Ferrari World Abu Dhabi ... used RSTAB.

Turning to working with Steel BS, the spokesman says the data specified in RSTAB or RFEM for material, loads and load combinations must be entered in accordance with the design concept described in BS 5950 (or Eurocode), adding that the material libraries already contain the appropriate materials.

“In addition, the add-on module RSCOMBI allows you to create adequate load combinations automatically, and also generate them manually in RSTAB and RFEM,” he says.

The presettings for lateral intermediate supports and effective lengths can be adjusted. And in case continuous members are used, individual support conditions and eccentricities can be defined for each intermediate node.

The results tables show the maximum design ratio together with the governing design. All module data is part of the RSTAB or RFEM printout report and can be selected according to specific contents, the spokesman says.
Meanwhile, with users of Tekla Structures in mind, Dlubal has also facilitated direct data exchange between Tekla Structures and its RSTAB/RFEM.

Tekla Structures is a building information modeling (BIM) software that enables the creation and management of accurately detailed, highly constructable 3D structural models, regardless of material or structural complexity.

“When designing a structure in Tekla Structures, a structural model is generated automatically. With the direct interface, you can easily export the model to RSTAB/RFEM by simply pushing a button. Information concerning supports, releases and loads possibly included in the Tekla model are transferred,” the spokesman explains. “Subsequent to the data exchange, you perform the calculation in the familiar environment of RSTAB/RFEM. The imported structural model doesn't differ from a model created manually in the calculation programme.

“When you have calculated the analysis model and designed the cross-sections, you can transfer cross-section modifications to Tekla Structures and align them by using unambiguous assignments of structural components.

“Moreover, during the update process, the programme checks if members have been removed or added. Connections available in Tekla Structures will be adjusted directly and automatically. The transferred connection properties represent the basis required by the design engineer for the layout of connections.”

“Similarly, even structures that have been originally calculated and designed in RSTAB/RFEM can be transferred directly to Tekla Structures, for example to prepare the planning.”

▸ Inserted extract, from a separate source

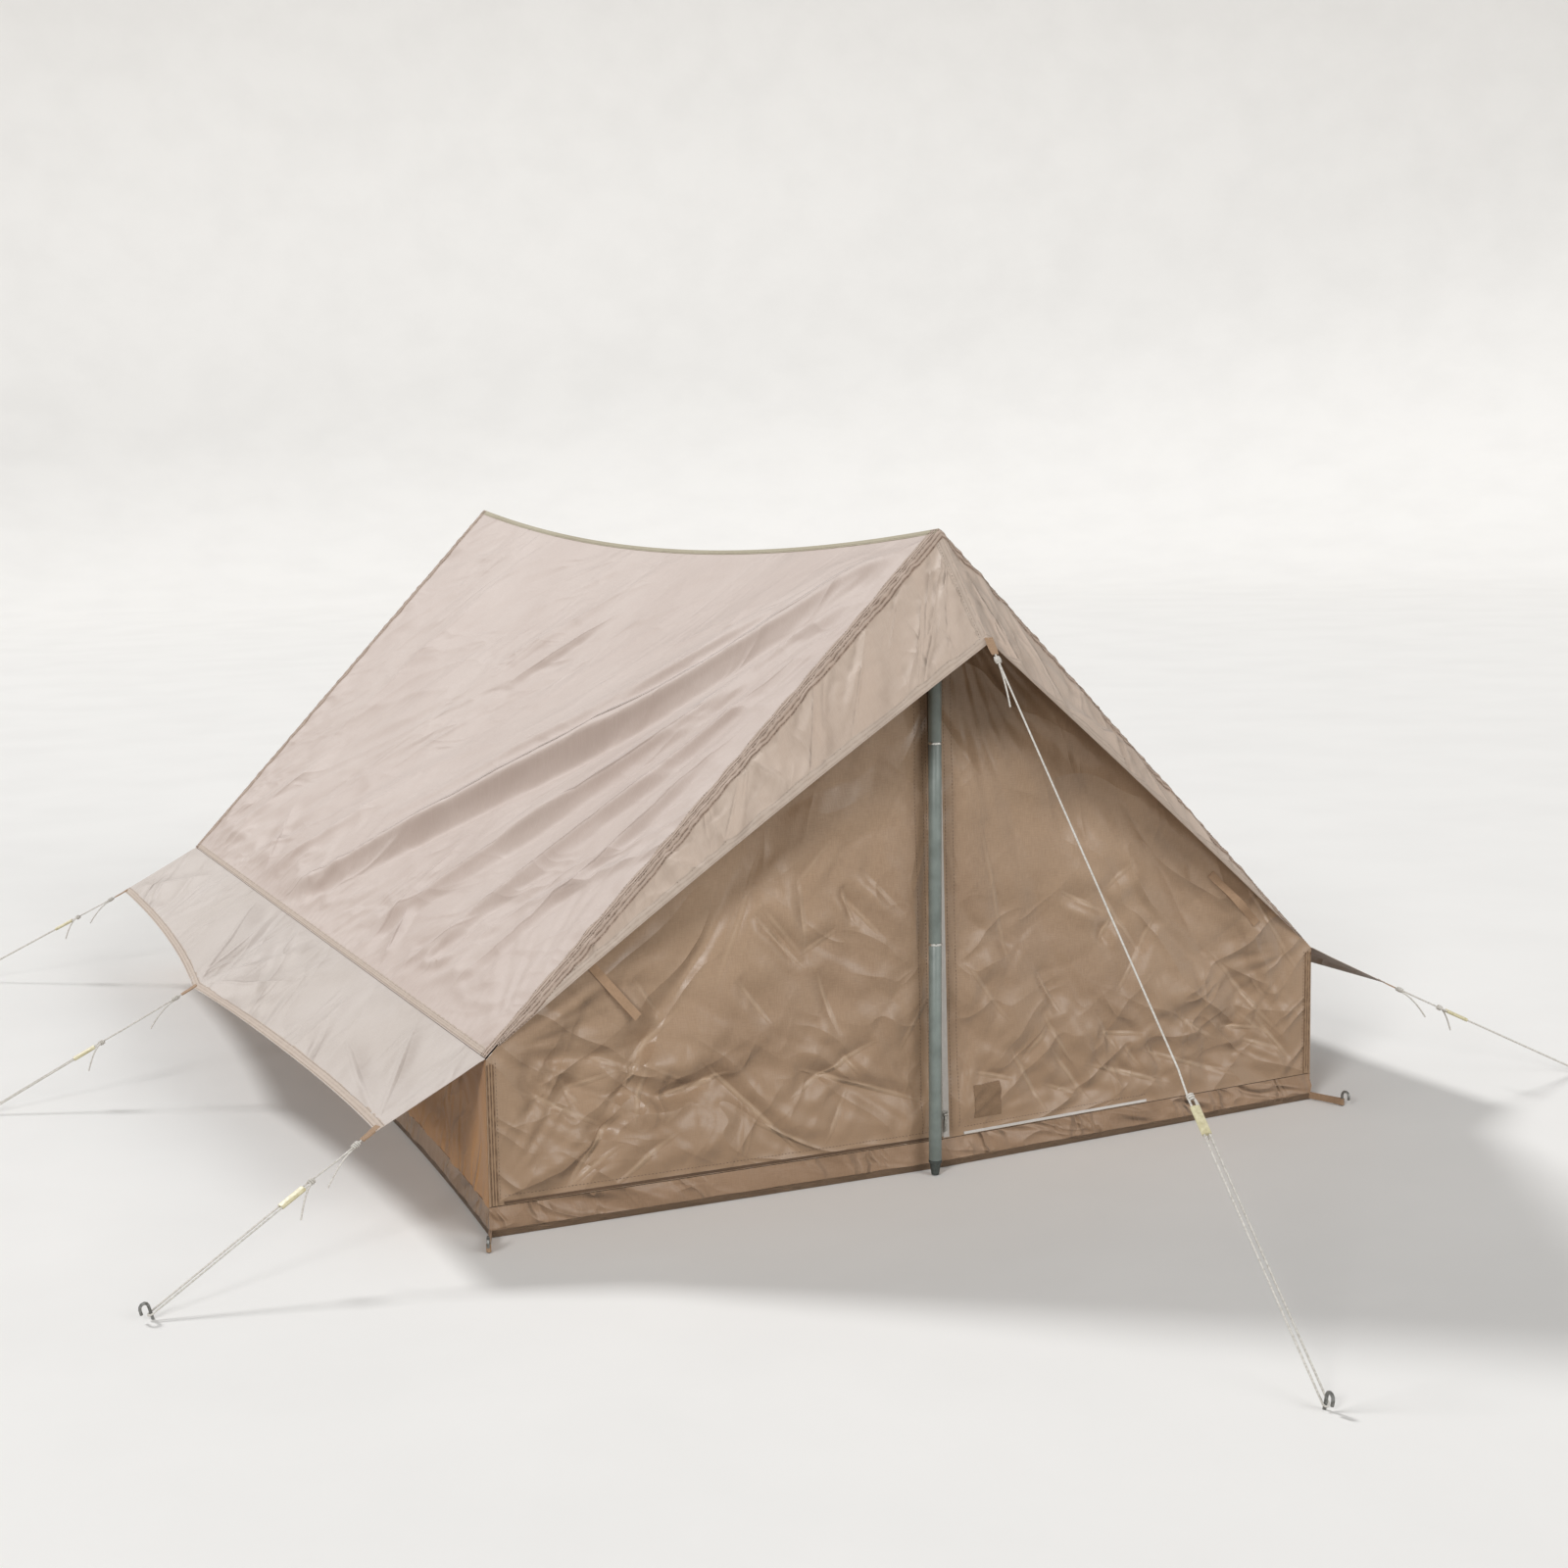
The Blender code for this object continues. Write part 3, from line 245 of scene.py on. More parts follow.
def srgb(code):
    """A colour written as sRGB hex, as the linear values that a shader takes."""
    parts = [int(code[i : i + 2], 16) / 255 for i in (1, 3, 5)]
    return [p / 12.92 if p <= 0.04045 else ((p + 0.055) / 1.055) ** 2.4 for p in parts] + [1.0]


def set_inputs(node, inputs):
    """Sets a shader node's inputs, each by name or number: to a value, or linked from a socket or from the
    first output of another node."""
    for name, value in inputs.items():
        if isinstance(value, bpy.types.Node):
            value = value.outputs[0]
        if isinstance(value, bpy.types.NodeSocket):
            node.id_data.links.new(value, node.inputs[name])
        else:
            node.inputs[name].default_value = value


def add_node(tree, kind, inputs=None, **settings):
    """Adds a shader node with its inputs and settings."""
    node = tree.nodes.new("ShaderNode" + kind)
    for name, value in settings.items():
        setattr(node, name, value)
    set_inputs(node, inputs or {})
    return node


def start_material(name):
    """A new material, its shader tree and its texture coordinates."""
    material = bpy.data.materials.new(name)
    material.use_nodes = True
    tree = material.node_tree
    return material, tree, add_node(tree, "TexCoord").outputs


def packed_creases(tree, place, creases, bump):
    """Lays the sharp lines of cloth that was packed over a bump. A row is a turn, a length, a distance apart
    and a depth: its lines run where a stretched noise crosses its middle, and come and go over the cloth."""
    for turn, long, short, deep in creases:
        moved = {"Vector": place, "Rotation": (0, 0, turn), "Location": (deep * 900, turn, 0)}
        turned = add_node(tree, "Mapping", moved)
        scaled = add_node(tree, "Mapping", {"Vector": turned, "Scale": (1 / long, 1 / short, 1)})
        noise = {"Vector": scaled, "Scale": 1.0, "Detail": 1.2, "Roughness": 0.4, "Distortion": 0.5}
        waves = add_node(tree, "TexNoise", noise, noise_dimensions="2D")
        middle = add_node(tree, "Math", {0: waves, 1: 0.5}, operation="SUBTRACT")
        sharp = add_node(tree, "Math", {0: middle}, operation="ABSOLUTE")
        patches = {"Vector": scaled, "Scale": 0.37, "Detail": 0.0}
        patchy = add_node(tree, "TexNoise", patches, noise_dimensions="2D")
        share = add_node(tree, "MapRange", {0: patchy, 1: 0.42, 2: 0.62, 3: 0.1, 4: 1.0})
        level = add_node(tree, "Math", {0: sharp, 1: share}, operation="MULTIPLY")
        bump = add_node(tree, "Bump", {"Height": level, "Strength": 1.0, "Distance": -deep, "Normal": bump})
    return bump


def crest_lines(tree, place, folds):
    """The sharp crests of pulled folds as one height: a long thin cone is laid along each fold."""
    height = 0.0
    for (a0, b0), (a1, b1), rise, right_width, left_width in folds:
        thin = 0.0035 + 0.14 * min(right_width, left_width)
        cone = {"Vector": place, "Location": ((a0 + a1) / 2, (b0 + b1) / 2, 0)}
        cone["Rotation"] = (0, 0, math.atan2(b1 - b0, a1 - a0))
        cone["Scale"] = (0.55 * math.hypot(a1 - a0, b1 - b0), thin, 1)
        on_line = add_node(tree, "Mapping", cone, vector_type="TEXTURE")
        crest = add_node(tree, "TexGradient", {0: on_line}, gradient_type="SPHERICAL")
        raised = {0: crest.outputs[1], 1: 0.24 * rise, 2: height}
        height = add_node(tree, "Math", raised, operation="MULTIPLY_ADD")
    return height


# Slubs to a metre along X, Y and Z. Cotton threads 0.4 mm apart are too fine to show, so a slub is drawn
# about as wide as three of them, and 17 to 20 mm long.
WARP_SLUBS = (60, 900, 60)
WEFT_SLUBS = (700, 50, 700)


def cloth_material(name, colour, shade, roughness, creases=(), folds=(), low_shade=None, worn=None):
    """Woven cloth: slubs along warp and weft and a soft wandering of the dye give the eye its weave. Cloth
    with creases has its UV in metres. low_shade is the colour that it darkens to towards the ground, and
    worn is the paler colour painted along the crests of its folds: a painted highlight, and rubbed wear too."""
    material, tree, coordinates = start_material(name)
    place = coordinates["UV" if creases else "Object"]
    wander = add_node(tree, "TexNoise", {"Vector": place, "Scale": 3.0, "Detail": 3.0})
    warp_place = add_node(tree, "Mapping", {"Vector": place, "Scale": WARP_SLUBS})
    weft_place = add_node(tree, "Mapping", {"Vector": place, "Scale": WEFT_SLUBS})
    warp = add_node(tree, "TexNoise", {"Vector": warp_place, "Scale": 1.0, "Detail": 2.0})
    weft = add_node(tree, "TexNoise", {"Vector": weft_place, "Scale": 1.0, "Detail": 2.0})
    weave = add_node(tree, "Math", {0: warp, 1: weft}, operation="ADD")
    slub = add_node(tree, "MapRange", {0: weave, 1: 0.75, 2: 1.25, 3: 0.0, 4: 0.45})
    dye = add_node(tree, "MapRange", {0: wander, 1: 0.35, 2: 0.65, 3: 0.0, 4: 0.55})
    depth = add_node(tree, "Math", {0: slub, 1: dye}, operation="ADD")
    tint = add_node(tree, "Mix", {0: depth, 6: srgb(colour), 7: srgb(shade)}, data_type="RGBA").outputs[2]
    # Darker towards the ground.
    if low_shade:
        height = add_node(tree, "SeparateXYZ", {0: coordinates["Object"]}).outputs[2]
        ragged = add_node(tree, "Math", {0: wander, 1: 0.30, 2: height}, operation="MULTIPLY_ADD")
        low_darkening = add_node(tree, "MapRange", {0: ragged, 1: 0.52, 2: 0.20, 3: 0.0, 4: 0.8})
        tint = add_node(tree, "Mix", {0: low_darkening, 6: tint, 7: srgb(low_shade)}, data_type="RGBA").outputs[2]
    bump = add_node(tree, "Bump", {"Height": weave, "Strength": 0.35, "Distance": 0.0005})
    bump = packed_creases(tree, place, creases, bump)
    if folds:
        crest = crest_lines(tree, place, folds)
        bump = add_node(tree, "Bump", {"Height": crest, "Strength": 1.0, "Distance": 1.0, "Normal": bump})
    # The fold crests are painted paler: a painted highlight, which also stands for rubbed wear.
    if worn:
        crest_highlight = add_node(tree, "MapRange", {0: crest, 1: 0.0002, 2: 0.0014, 3: 0.0, 4: 0.5})
        tint = add_node(tree, "Mix", {0: crest_highlight, 6: tint, 7: srgb(worn)}, data_type="RGBA").outputs[2]
    finish = {"Base Color": tint, "Normal": bump, "Roughness": roughness, "Sheen Weight": 0.12}
    set_inputs(tree.nodes["Principled BSDF"], finish)
    return material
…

The exported model includes not only standard cross-sections but also parameterised I-sections (IS, ICM). Furthermore, it is possible to export self-created cross-sections and materials, as far as contained in the programmes, by means of conversion files.

“In case changes occur during the structural planning, it is possible to perform an update of the Tekla model by using the interface. You can update modified materials, cross-sections, floor and wall thicknesses as well as coordinates,” he adds.

Dlubal’s programmes have been used to design some of the most complicated structures around the world such as the Ferrari World Abu Dhabi, which features a record-breaking roof structure. The roof is built on the world’s largest space-frame. Set up on an area of 195,000 sq m, it is based on a Mero space frame that was calculated with the Dlubal programme RSTAB.

“With a total of approximately 170,000 members and 42,200 nodes, the roof represents the largest three-dimensional framework that has ever been built. To model it correctly, designers split the overall structure into three parts: the internal core, the main structure and the three external pincers.

“The core consists of a framework structure incorporating 4,025 nodes and 13,346 members. One of the three identical ‘pliers’ has 5,687 nodes and 22,828 members.

The biggest part, the main structure, contains 21,433 nodes and 87,102 members. Steel pipes of grade S 355 were used as cross-sections.

“Mero-TSK has been using Dlubal software for many years. With RSTAB, they were able to calculate such an extremely high number of members. To generate the geometry, Mero-TSK took advantage of specifically developed preprocessors. The structure created in a CAD programme was imported to RSTAB, using DXF files and the interface RS-COM, followed by the application of loads and the calculation,” says the spokesman.